If you’re reading this using a computer running Windows XP, I have a magic trick for you. Fire up notepad, and make yourself a file that contains the phrase Bush hid the facts. Just that phrase, nothing else: no using the enter key or trailing spaces, and don’t try to copy the italics: what is there, not what it looks like. Once you have the file, save it, close it, and then open that file again: ta da!

If you aren’t running Windows XP, I’d like to start by offering my sincere congratulations. Unfortunately, since the magic trick was based on a bug, you won’t be able to replicate it. Go search the interwebs for it, though: it’s not what you might expect.

The bug is caused by improper handling of the character encoding when the file is opened: the computer detects the encoding, and treats the file as if it was written like that, rendering the detected Unicode as what you see: Chinese mojibake.

One of the things that had to be decided when computers were first being programmed was how to represent the alphabet (which computers can’t understand) using numbers (which they understand very well), and the original solution was unsurprisingly skewed very much towards the experience of those doing the programming. ASCII emerged quickly as a standard encoding for the Latin Alphabet, and works reasonably well, though far from perfectly, in this role. The main problem is that very little scope was built in for extending the encoding beyond the basic latin alphabet, and that in turn means that ASCII is not able to encode all of the necessary characters for most european languages, not to mention almost all asian and african languages.
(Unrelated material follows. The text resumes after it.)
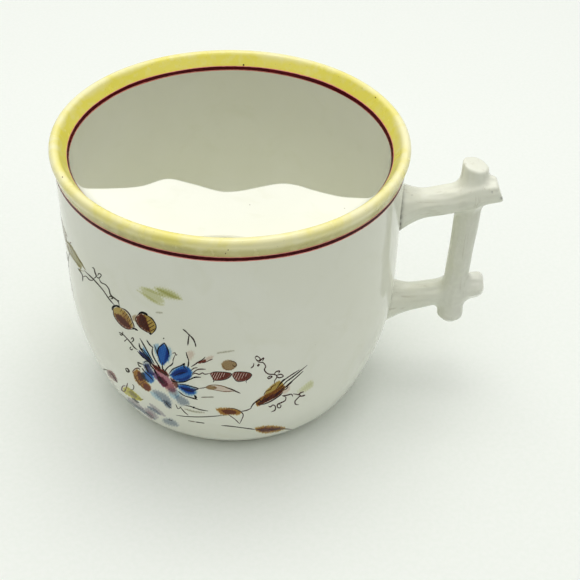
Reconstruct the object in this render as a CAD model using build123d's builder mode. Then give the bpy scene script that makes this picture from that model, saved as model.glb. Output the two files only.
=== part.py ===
"""Moustache cup: a round porcelain cup with a shelf inside its rim and a handle of three crossed twigs.

Millimetres, +Z up. The origin is the centre of the foot, on the table. The handle points along +X, and
the shelf that keeps a moustache dry is on the -Y side.
"""
import os
from math import acos, asin, atan2, cos, pi, radians, sin, sqrt, tan

from build123d import *

# ---------------------------------------------------------------- driving dimensions

# the cup's outside, from the rim down
cup_height = 82.0  # table to the crest of the rim
rim_radius = 47.5  # widest part of the rolled lip
lip_overhang = 0.95  # how far the lip stands out past the wall
lip_height = 5.4  # how far down the outside the lip flares
lip_roll_radius = 1.4  # round crest of the lip
lip_bevel_angle = 57.0  # slope of the inner bevel, down from the horizontal
belly_radius = 77.3  # long curve below the upright wall
belly_turn = 25.0  # slope from the vertical where the long curve ends
heel_radius = 11.6  # short curve into the foot
foot_radius = 34.0
foot_ring_width = 3.6
foot_ring_height = 1.3
foot_edge_radius = 0.4

# the cup's inside
wall_thickness = 4.1
floor_thickness = 5.0
base_recess = 1.6  # height of the underside inside the foot ring
inner_corner_radius = 15.0
bevel_foot_radius = 0.6  # turn from the bevel into the inner wall

# fired-on enamel, let flush into the lip
enamel_depth = 0.15
outer_line_width = 1.1
outer_line_drop = 5.7  # from the crest down to the middle of the line outside
inner_line_width = 0.9
inner_line_drop = 3.9  # from the crest down to the middle of the line inside

# the moustache shelf
guard_seat_gap = 0.8  # between the shelf's upper face and the foot of the bevel
guard_thickness = 3.4
guard_edge_radius = 1.2
shoulder_reach = 19.0  # the free edge's distance in front of the cup's axis, near its ends
shoulder_half_span = 27.5
peak_reach = 13.8
peak_half_span = 15.0
dip_reach = 18.5
slot_half_width = 10.5  # drinking slot between the shelf and the wall
slot_depth = 4.9

# the twig handle
upper_root_drop = 21.2  # from the crest down to the upper twig's root
upper_tilt = 14.0
upper_length = 26.6
upper_radius = 3.9
lower_root_height = 25.8
lower_tilt = 15.3
lower_length = 27.5
lower_radius = 4.1
root_flare = 2.8  # how much wider than its twig each root is
collar_length = 7.0  # how far out each flared root runs
root_inset = 4.0  # the twig's blank starts this far inside the wall, before it is trimmed to the wall
upright_reach = 65.2  # the upright twig's distance from the cup's axis, half way up
upright_lean = 1.4  # its top leans out by this angle
upright_radius = 3.4
top_stub = 8.7  # past the upper twig's axis
bottom_stub = 11.0  # past the lower twig's axis
twig_weave = 0.7  # each twig passes this far in front of or behind the middle plane
cut_edge_radius = 0.8
bottom_end_radius = 2.6

# ---------------------------------------------------------------- derived sizes

wall_radius = rim_radius - lip_overhang
inner_radius = wall_radius - wall_thickness
foot_inner_radius = foot_radius - foot_ring_width
floor_height = base_recess + floor_thickness

# the lip: a flare up to the round crest, then a bevel down to the inner wall
lip_foot_height = cup_height - lip_height
roll_x = rim_radius - lip_roll_radius
roll_z = cup_height - lip_roll_radius
flare_run = roll_x - wall_radius
flare_rise = roll_z - lip_foot_height
flare = atan2(flare_run, flare_rise) + asin(lip_roll_radius / sqrt(flare_run**2 + flare_rise**2))
bevel = radians(lip_bevel_angle)
bevel_x = roll_x - lip_roll_radius * sin(bevel)
bevel_z = roll_z + lip_roll_radius * cos(bevel)
bevel_foot_height = bevel_z - (bevel_x - inner_radius) * tan(bevel)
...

In an attempt to make up for this oversight, and to help mend the computing gap caused by each language group having its own specific encoding for the characters of their alphabet, a standard was released in 1989 called Unicode. The goal of Unicode is to be all-encompassing, and to that end, the number of characters that may be encoded is 1,114,112, somewhat outnumbering the 128 afforded by ASCII. As of Unicode 6.2, there are 109,976 graphic characters and 141 format characters, covering 100 scripts.

I guess all of this has been leading up to a suggestion. If your computer ever asks you how you want something saved, or how it should be opened, or what encoding to use to store text, your answer should always be Unicode.

This is from the 19th March 2013